While all this may sound overwhelming, the good news is you’re not too late; you’re just early enough. The tech is still glitchy and a bit wild. So, while BigLaw does the expensive, slow work of experimentation and refinement, small firms can use this time constructively by building AI fluency, cleaning up data, and setting the right team culture. So that when the tools are ready, you’ll be ready too.

Governance and risk: Move fast, but protect what matters

We’ve all heard of the risks of using new AI tools: data breaches, rogue results and compliance blind spots. And while the risks are real, they shouldn’t be paralysing.

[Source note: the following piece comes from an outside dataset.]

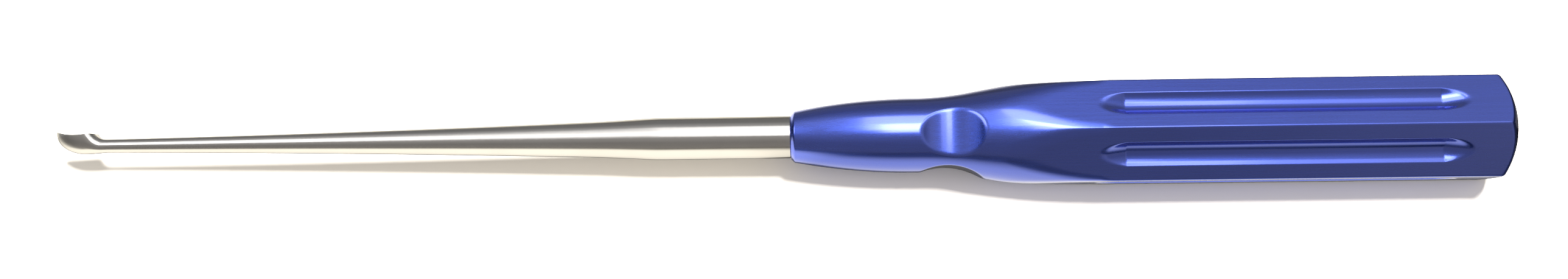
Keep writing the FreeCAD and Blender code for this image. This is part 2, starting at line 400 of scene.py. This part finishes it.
def cup_section(x):
    """Middle height, half width and half height of the cup's outside across the axis."""
    if x < BOWL_CENTRE:
        scale = math.sqrt(max(1 - ((BOWL_CENTRE - x) / BOWL_HALF_LENGTH) ** 2, 0))
        return BOWL_RISE, BOWL_HALF_WIDTH * scale, BOWL_HALF_HEIGHT * scale
    share = (TAPER_END - x) / NECK_LENGTH
    bottom = -END_RADIUS - (BOWL_HALF_HEIGHT - BOWL_RISE - END_RADIUS) * ease(share)
    top = END_RADIUS + (BOWL_HALF_HEIGHT + BOWL_RISE - END_RADIUS) * ease(share ** NECK_RISE_POWER)
    half_width = END_RADIUS + (BOWL_HALF_WIDTH - END_RADIUS) * ease(share ** NECK_WIDTH_POWER)
    return (top + bottom) / 2, half_width, (top - bottom) / 2


def shaft_rings():
    """Rings from the tang, over the seat and down the taper, to the cup's front point."""
    angles = np.linspace(0, 360, SHAFT_STEPS, endpoint=False)
    even = np.ones(SHAFT_STEPS)
    turned = [
        (TANG_LENGTH, TANG_RADIUS - TANG_CHAMFER),
        (TANG_LENGTH - TANG_CHAMFER, TANG_RADIUS),
        (0, TANG_RADIUS),
        (0, SHAFT_RADIUS - SEAT_CHAMFER),
        (-SEAT_CHAMFER, SHAFT_RADIUS),
    ]
    shoulder_from, shoulder_to = -CYLINDER_LENGTH + SHOULDER_BEFORE, TAPER_START - SHOULDER_AFTER
    cylinder = np.linspace(-SEAT_CHAMFER * 2, shoulder_from, CYLINDER_COUNT)
    shoulder = np.linspace(shoulder_from, shoulder_to, SHOULDER_COUNT)[1:]
    taper = np.linspace(shoulder_to, TAPER_END, TAPER_COUNT)[1:]
    for x in np.concatenate([cylinder, shoulder, taper]):
        turned.append((x, float(shaft_radius(x))))
    rings = [around(x, even * radius, angles) for x, radius in turned]
    neck = np.linspace(TAPER_END, BOWL_CENTRE, CUP_COUNT)[1:]
    bowl = BOWL_CENTRE - BOWL_HALF_LENGTH * np.sin(np.linspace(0, math.pi / 2, CUP_COUNT))[1:-1]
    turns = np.radians(angles)
    for x in np.concatenate([neck, bowl]):
        middle, half_width, half_height = cup_section(x)
        across, up = -half_width * np.cos(turns), middle + half_height * np.sin(turns)
        rings.append(np.stack([np.full(SHAFT_STEPS, x), across, up], axis=1))
    return rings, (TANG_LENGTH, 0, 0), (BOWL_CENTRE - BOWL_HALF_LENGTH, 0, BOWL_RISE)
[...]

Because the risk of doing nothing may be greater than the risk of experimenting. It just needs to be done with purpose and protection.

Start with:

  • A clear risk appetite statement: Are you willing to trial bold new tools? Or is your firm more cautious? Define your comfort zone up front.
  • Clarify your accountabilities: Who is responsible for vetting tools? For training your team? For protecting client data and spotting accountability gaps in AI output?
  • Build lightweight but real compliance guardrails: Use them as scaffolding, not shackles. And revisit them as you scale. Make sure governance grows with your experiments.

Good governance is not the enemy of innovation. It’s the enabler of safe experimentation. But to make it work, small law needs its own roadmap – one that plays to its strengths, not its limitations.

The power of a different playbook

BigLaw is resourced but slow. Small law is agile but under-equipped. To bridge the innovation divide, small firms must follow a different playbook – one built on strategic pilots, cultural buy-in, vendor smarts, and risk-aware governance. Because this isn’t about catching up to BigLaw. It’s about charting a smarter, faster path forward.

Talya Faigenbaum is the director and principal of Nest Legal.